The mentality behind this unrealistic understanding of Russian policy and the consequences of subjecting oneself to it has a long tradition in Zionism. As is understandable enough among people without political experience, a childlike hope has always been present that some big brother would come along to befriend the Jewish people, solve their problems, protect them from the Arabs, and present them eventually with a beautiful Jewish state with all the trimmings. This role was filled in Jewish imagination by Great Britain—until the issuance of the White Paper; and because of this naive trust, and an equally naive underestimation of Arab forces, for decades Jewish leaders let slip one opportunity after another to come to an understanding with the Arabs. After the outbreak of the Second World War, and particularly since the Biltmore Program, the imaginary role of the big brother of the Jews fell to the United States. But it has very quickly become clear that America is no more in a position to fill the bill than the British, and so Soviet Russia is now left as the only power upon which foolish hopes can be pinned. It is remarkable, however, that Russia is the first big brother whom even Jews do not quite trust. For the first time a note of cynicism has entered Jewish hopes.

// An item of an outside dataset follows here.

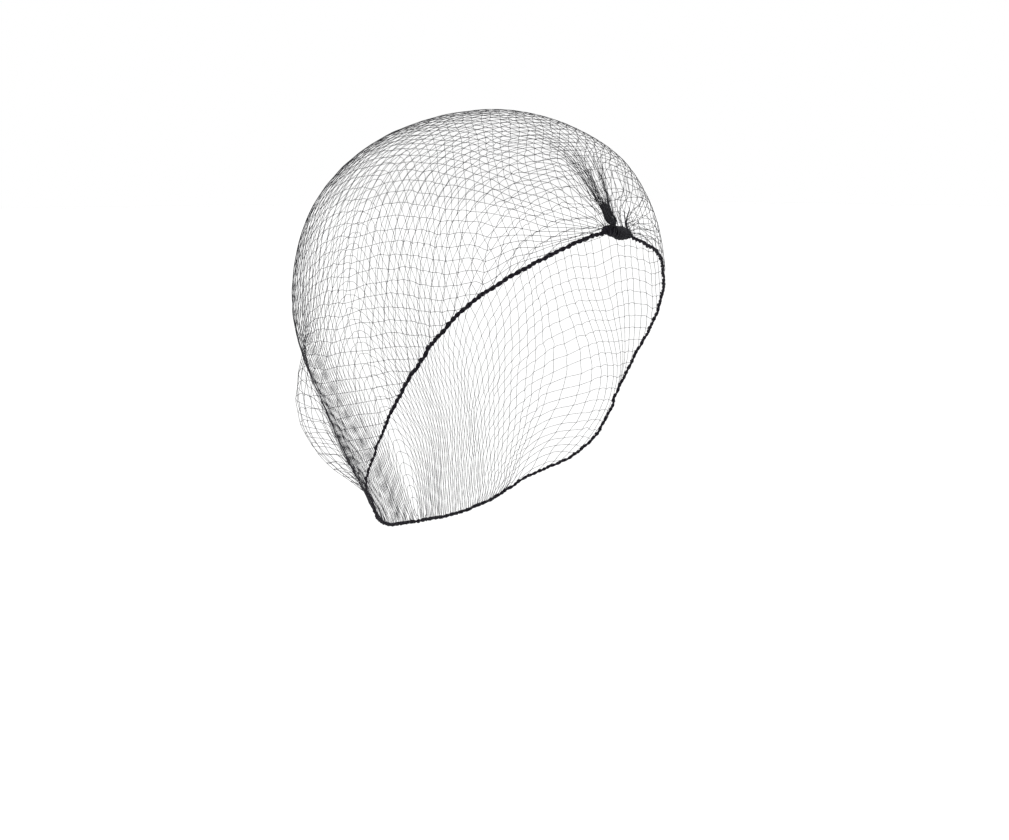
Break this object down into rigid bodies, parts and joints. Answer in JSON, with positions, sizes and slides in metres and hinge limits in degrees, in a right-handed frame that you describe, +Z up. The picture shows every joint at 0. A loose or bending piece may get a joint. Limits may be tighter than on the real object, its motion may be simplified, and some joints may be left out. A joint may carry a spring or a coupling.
{
  "type": "mesh hair net cap with elastic band",
  "caption": "Knotted mesh hair net in its worn form, a hollow net crown gathered to a knot over the forehead, with a round elastic cord in its whole rim.",
  "frame": {"origin": "where the crown of a head bears on the inside of the cap's top", "axes": "+Z up as worn, the forehead and its knot face -Y, the wearer's right side is -X"},
  "size_m": [0.1842, 0.1913, 0.1973],
  "materials": {
    "black_net": "knotted black nylon thread, slight sheen",
    "black_elastic": "braided black elastic cord, matte"
  },
  "bodies": {
    "root": {"net_crown": "black_net", "elastic_band": "black_elastic", "band_knot": "black_elastic"}
  },
  "joints": []
}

Unfortunately, this healthy distrust is not caused so much by a specific suspicion of Soviet policy as by another traditionally Zionist feeling that has by now seized all sections of the Jewish people: the cynical and deep-rooted conviction that all Gentiles are anti-Semitic, and everybody and everything is against the Jews, that, in the words of Herzl, the world can be divided into verschämte und unverschämte Antisemiten, and that the “essential meaning of Zionism is the revolt of the Jews against their pointless and hapless mission—which has been to challenge the Gentiles to be crueller than they dare without forcing them to be as kind as they ought, [with the result that the Zionist revolt has ended in reproducing] in altered perspective the dynamic picture of Israel’s mission” (Benjamin Halpern in the New Leader, December 1947). In other words, general Gentile hostility, a phenomenon that Herzl thought was directed only at Galut Jewry, and which would therefore disappear with the normalization of the Jewish people in Palestine, is now assumed by Zionists to be an unalterable, eternal fact of Jewish history that repeats itself under any circumstances, even in Palestine.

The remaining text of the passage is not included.